Impressive New Building for the Jewish Museum Frankfurt
In the former gardens of the Rothschild Palais, a listed building, a modern extension has been built which provides over 600 square meters of space for temporary exhibitions in the generous basement. The design of the new building by Staab Architekten includes a multifunctional lecture hall and reading room with a public library, as well as a kosher deli, a museum store and the new main entrance with a connected foyer, which is used for a wide variety of events. The historic home of the Rothschild family was also stripped and renovated to restore it to its original historic condition. The new permanent exhibition, which is spread over three floors on approx. 1,500 square meters, tells the story of the Jews in Frankfurt from the Enlightenment and Emancipation around 1800, to the present. The office of Licht Kunst Licht AG carried out the daylight and artificial lighting design of the new building and the permanent exhibition.

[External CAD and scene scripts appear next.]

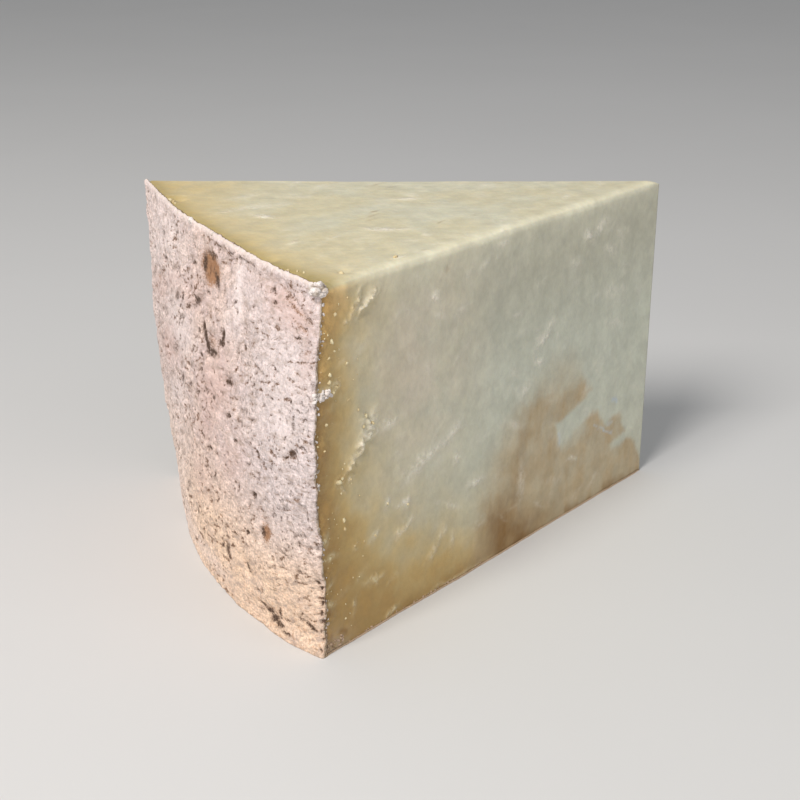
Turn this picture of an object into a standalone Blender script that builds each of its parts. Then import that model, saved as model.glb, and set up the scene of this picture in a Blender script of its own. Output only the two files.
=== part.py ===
"""A wedge cut from a clothbound cheddar wheel, lying on the wheel's flat end.

Metres, +Z up. The curved rind wall faces -X and the pointed end, once the middle of the
wheel, faces +X. The two cut faces run from the point to the rind, one facing -Y and one
facing +Y. The origin is under the middle of the wedge, on the surface that it lies on.

A place on the wedge is given by three numbers: its distance from the pointed end's upright
edge, its turn from -1 at the +Y cut to 1 at the -Y cut, and its height.
"""

from math import cos, exp, log, pi, radians, sin
from random import Random

import bmesh
import bpy
from mathutils import Matrix, Vector, noise

MM = 0.001

# The wedge
NAME = "cheddar_chunk"
WEDGE_ANGLE = radians(48.1)
HEIGHT = 106.5 * MM
POINT_X = 84.0 * MM
POINT_Y = 0.6 * MM

# Distance from the point to the rind, at the middle of the wall and at its two corners
TOP_REACH = 161.2 * MM
TOP_FLARE_BACK = 11.6 * MM
TOP_FLARE_FRONT = 8.8 * MM
BASE_REACH = 166.1 * MM
BASE_SKEW = 5.6 * MM
BASE_FLARE_BACK = 4.6 * MM
BASE_FLARE_FRONT = -1.6 * MM
BASE_FLARE_POWER_BACK = 5
BASE_FLARE_POWER_FRONT = 12
BACK_CORNER_LIFT = 0.9 * MM

# Belly of the wall: how far it swells and at what part of the height, back, middle, front
BELLY = (1.5 * MM, 1.7 * MM, 2.9 * MM)
BELLY_RISE = (0.37, 0.48, 0.61)

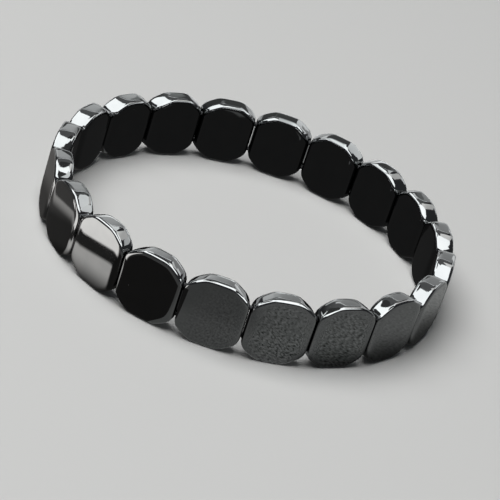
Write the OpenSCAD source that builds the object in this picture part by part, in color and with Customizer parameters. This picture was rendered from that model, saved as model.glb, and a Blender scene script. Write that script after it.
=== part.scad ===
// Stretch bracelet of tile beads: a closed ring of polished stone beads, drilled twice and
// strung edge to edge on two elastic cords.
// The ring lies flat. Its axis is +Z and z = 0 is the plane that the beads rest on.
// In a bead's own frame X points out of the ring, Y along the ring and Z up.

/* [Ring] */
// Number of beads in the ring
bead_count = 20; // [16:1:26]
// Gap between the sides of neighbouring beads
bead_gap = 0.2; // [0.1:0.05:0.4]

/* [Bead] */
// Width of the outer face, along the ring
bead_w = 9.8; // [8:0.1:12]
// Height from the flat bottom to the flat top
bead_h = 10.4; // [9:0.1:13]
// Thickness from the outer face to the inner face
bead_t = 3; // [2.5:0.1:4]
// Height of the straight side edges of the outer face
side_h = 7; // [6:0.1:8]
// Width of the flat middle of the top and bottom, at the outer face
flat_w = 4.2; // [3:0.1:5]
// How much lower the sloping facets lie at the inner face than at the outer face
slope_drop = 0.25; // [0:0.05:0.4]

/* [Edges] */
// Chamfer round the outer face
outer_chamfer = 0.35; // [0.1:0.05:0.5]
// Chamfer round the inner face
inner_chamfer = 0.5; // [0.1:0.05:0.6]

/* [Stringing] */
// Diameter of the elastic cords
cord_d = 0.7; // [0.4:0.1:0.8]
// Diameter of the drilled holes
hole_d = 1.4; // [1.3:0.1:1.6]
// Distance between the two holes of a bead
hole_spacing = 4.6; // [3:0.1:5]

/* [Hidden] */
$fn = 96;
// Turn from one bead to the next
bead_turn = 360 / bead_count;
// Distance from the ring's axis to the outer and inner faces
outer_r = (bead_w + bead_gap) / 2 / tan(bead_turn / 2);
inner_r = outer_r - bead_t;
// The holes run through the middle of the thickness
hole_r = outer_r - bead_t / 2;
// A cord is a circle that bows equally to both sides of each straight hole
cord_r = hole_r / ((1 + cos(bead_turn / 2)) / 2);
// Half widths of the outer and inner faces: the sides point at the ring's axis
half_w_outer = bead_w / 2;
half_w_inner = inner_r * tan(bead_turn / 2) - bead_gap / 2;
// Slope of the facets between the flat middle and the straight sides
slope = atan((bead_h - side_h) / (bead_w - flat_w));
// Distance of the sloping facets from the bead's middle, at the outer and inner faces
slope_reach_outer = half_w_outer * sin(slope) + side_h / 2 * cos(slope);
slope_reach_inner = slope_reach_outer - slope_drop * cos(slope);
// Length that is enough to cut right through a bead
through = 2 * bead_h;

stone_colour = [0.3, 0.31, 0.33];
cord_colour = [0.1, 0.1, 0.1];

function bead_name(i) = str("bead_", i < 10 ? "0" : "", i);

// Cross-section of a bar with chamfered edges, from the inner face to the outer face,
// whose half height runs straight from half_inner to half_outer
module bar_section(half_outer, half_inner) {
    half_at = function (r) half_inner + (half_outer - half_inner) * (r - inner_r) / bead_t;
    outer_edge_r = outer_r - outer_chamfer;
    inner_edge_r = inner_r + inner_chamfer;
    upper = [
        [outer_r, half_outer - outer_chamfer],
        [outer_edge_r, half_at(outer_edge_r)],
        [inner_edge_r, half_at(inner_edge_r)],
        [inner_r, half_inner - inner_chamfer],
    ];
    lower = [for (i = [3:-1:0]) [upper[i].x, -upper[i].y]];
    polygon(concat(upper, lower));
}

// Bar along the ring that leaves a pair of opposite facets, turned about the bead's middle
module facet_bar(half_outer, half_inner, turn) {
    rotate([90 + turn, 0, 0])
        linear_extrude(through, center = true)
            bar_section(half_outer, half_inner);
}

// Upright bar that leaves the two sides, tapered towards the ring's axis
module side_bar() {
    linear_extrude(through, center = true)
        bar_section(half_w_outer, half_w_inner);
}

module drilled_hole(side) {
    translate([hole_r, 0, side * hole_spacing / 2])
        rotate([90, 0, 0])
            cylinder(h = through, d = hole_d, center = true);
}

module bead(i) {
    color(stone_colour)
        rotate([0, 0, (i - 1) * bead_turn])
            translate([0, 0, bead_h / 2])
                difference() {
                    intersection() {
                        side_bar();
                        facet_bar(bead_h / 2, bead_h / 2, 0);
                        facet_bar(slope_reach_outer, slope_reach_inner, slope);
                        facet_bar(slope_reach_outer, slope_reach_inner, -slope);
                    }
                    drilled_hole(1);
                    drilled_hole(-1);
                }
}

module elastic_cord(side) {
    color(cord_colour)
        translate([0, 0, bead_h / 2 + side * hole_spacing / 2])
            rotate_extrude()
                translate([cord_r, 0])
                    circle(d = cord_d);
}

for (i = [1:bead_count]) {
    bead(i);
}
elastic_cord(1);  // elastic_cord_upper
elastic_cord(-1);  // elastic_cord_lower
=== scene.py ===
from math import atan2, cos, pi, radians, sin, tan

import bmesh
import bpy
from mathutils import Matrix, Vector


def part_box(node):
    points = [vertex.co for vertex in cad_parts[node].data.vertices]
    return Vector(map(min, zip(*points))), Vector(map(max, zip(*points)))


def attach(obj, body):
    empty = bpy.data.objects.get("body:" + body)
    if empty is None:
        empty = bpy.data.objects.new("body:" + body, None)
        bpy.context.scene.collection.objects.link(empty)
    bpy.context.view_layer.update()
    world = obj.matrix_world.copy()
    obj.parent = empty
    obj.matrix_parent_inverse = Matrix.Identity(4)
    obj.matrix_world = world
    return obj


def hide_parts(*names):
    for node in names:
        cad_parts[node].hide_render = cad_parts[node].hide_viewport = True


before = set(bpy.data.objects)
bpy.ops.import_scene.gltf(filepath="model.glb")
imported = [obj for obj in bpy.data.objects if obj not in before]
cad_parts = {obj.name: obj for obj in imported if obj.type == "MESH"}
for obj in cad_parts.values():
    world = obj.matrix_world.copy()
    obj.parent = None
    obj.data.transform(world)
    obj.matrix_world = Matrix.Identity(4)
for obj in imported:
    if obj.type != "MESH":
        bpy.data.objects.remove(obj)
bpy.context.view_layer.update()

# Sizes of the ring and its tiles, in metres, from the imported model
mm = 0.001
bead_names = sorted(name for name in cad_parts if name.startswith("bead_"))
cord_names = ["elastic_cord_upper", "elastic_cord_lower"]
bead_turn = 2 * pi / len(bead_names)
bead_low, bead_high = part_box(bead_names[0])
inner_r = bead_low.x
outer_r = bead_high.x
bead_t = outer_r - inner_r
half_w = bead_high.y
half_h = bead_high.z / 2
bead_gap = 2 * (outer_r * tan(bead_turn / 2) - half_w)

# Form of a tile: half the height of its straight sides, half the width of its flat top at the
# outer face, and how much narrower each half of the flat top is at the inner face
side_half = 3.5 * mm
flat_half = 2.1 * mm
ridge_shift = 0.41 * mm

# Holes that are drilled for the cords
hole_d = 1.4 * mm
hole_spacing = 4.6 * mm
drill_sides = 24

# Softness of a tile's edges: how far from an edge its rounding starts
outer_soft = 0.85 * mm
inner_soft = 1.5 * mm
rim_soft = 0.9 * mm
ridge_soft = 1.05 * mm
corner_soft = 1.9 * mm

# How far the ridges are worn down, and how far the polished faces stand proud in their middles
ridge_wear = 0.09 * mm
rim_crown = 0.05 * mm
face_crown = 0.03 * mm
side_crown = 0.09 * mm

# How far from an edge its polish is worn
wear_reach = 0.5 * mm

# How often a tile is smoothed, and the turn between two of its faces from which the edge
# between them stays sharp
smoothing_levels = 3
sharp_turn = radians(50)

# Distance below which two places are the same
tiny = 0.001 * mm

# Levels of the studio cards over the floor, in millimetres. Where cards cross, they lie one or
# more layers apart.
high_level = 300
lamp_level = 150
upper_level = 75
middle_level = 36
near_level = 22
rim_level = 12
layer = 1
floor_layer = 0.05

# Tints of the studio's cards and its faint even light. Their strength makes them light or dark.
softbox_tint = (0.98, 1, 1)
cool_tint = (0.97, 1, 1)
warm_tint = (1, 0.99, 0.97)
flag_tint = (0.96, 1, 0.99)
floor_tint = (0.98, 1, 0.98)
left_reflection_tint = (1, 0.97, 0.94)
neutral_tint = (1, 1, 1)
room_tint = (0.9, 0.95, 1)

# Strength of the softboxes that show as pure white, and of what shows as nearly black
full_strength = 5.3
flag_strength = 0.15
dark_strength = 0.04


class Value:
    """What a node of a material gives. Where it is a number, plain arithmetic works on it."""

    def __init__(self, tree, socket):
        self.tree = tree
        self.socket = socket

    def _math(self, operation, first, second):
        node = self.tree.nodes.new("ShaderNodeMath")
        node.operation = operation
        for slot, term in zip(node.inputs, (first, second)):
            if isinstance(term, Value):
                self.tree.links.new(term.socket, slot)
            else:
                slot.default_value = term
        return Value(self.tree, node.outputs[0])

    def __add__(self, other):
        return self._math("ADD", self, other)

    def __radd__(self, other):
        return self._math("ADD", other, self)

    def __sub__(self, other):
        return self._math("SUBTRACT", self, other)

    def __rsub__(self, other):
        return self._math("SUBTRACT", other, self)

    def __mul__(self, other):
        return self._math("MULTIPLY", self, other)

    def __rmul__(self, other):
        return self._math("MULTIPLY", other, self)

    def __truediv__(self, other):
        return self._math("DIVIDE", self, other)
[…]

In order to carry the distinct lightness throughout the entire foyer, downlights were integrated into the bare concrete ceiling in both halves of the foyer in a relaxed, dynamic arrangement. In favor of a ceiling soffit that is as undisturbed as possible, the downlights are small-format, flush-mounted and trimless. The atrium between the café and the library receives narrow-beam, directional light from spotlights that are connected to the skylight structure in a uniform grid.
In the library, downlights deliver powerful yet distinguished general lighting, while directional spotlights provide the necessary accentuation in the room. The luminaires are dynamically arranged on the ceiling.
A flexible light channel system finds its place in the lecture hall. An extruded profile is integrated into the ceiling folds at regular intervals, which accommodates an alternating pattern of diffuse lighting components and directional linear downlights. The walls are accentuated by wallwashers on all sides. The individual components can be switched and dimmed separately to suit a wide variety of events and atmospheres.
The stairwell, which opens upwards from the foyer, has a gracefully sculptural appearance. On the facade side, a generous window lets abundant daylight into the stairwell. Meanwhile, diffuse light lines are arranged graphically across the entire façade side in wall recesses, illuminating the stairwell to be bathed in soft light. The functional light on the stair surface is provided by handrail lighting, which can be integrated into very narrow stair railings using LED technology and achieves an exciting difference in brightness in the spatial structure. In the elevator area, integrated linear light coves provide an impactful effect that offers visitors pleasant orientation.
In the restrooms, cove lighting is also used along the mirrors, giving the room a pleasant, well-lit indirect illumination. The additional downlights complement with powerful accents and, together with the elegant wall tiles and furniture, create a glamorous room atmosphere.
In the permanent exhibition area, a minimal rail system is used in order not to overload the historical structure, while at the same time ensuring the highest possible flexibility for the exhibition. For this purpose, spotlights in appropriate dimensions were suspended in the respective rooms and equipped with different track head components, including various interchangeable lenses, wallwasher optics, and gobos from a uniform luminaire family, which react to the exhibits of the permanent exhibition.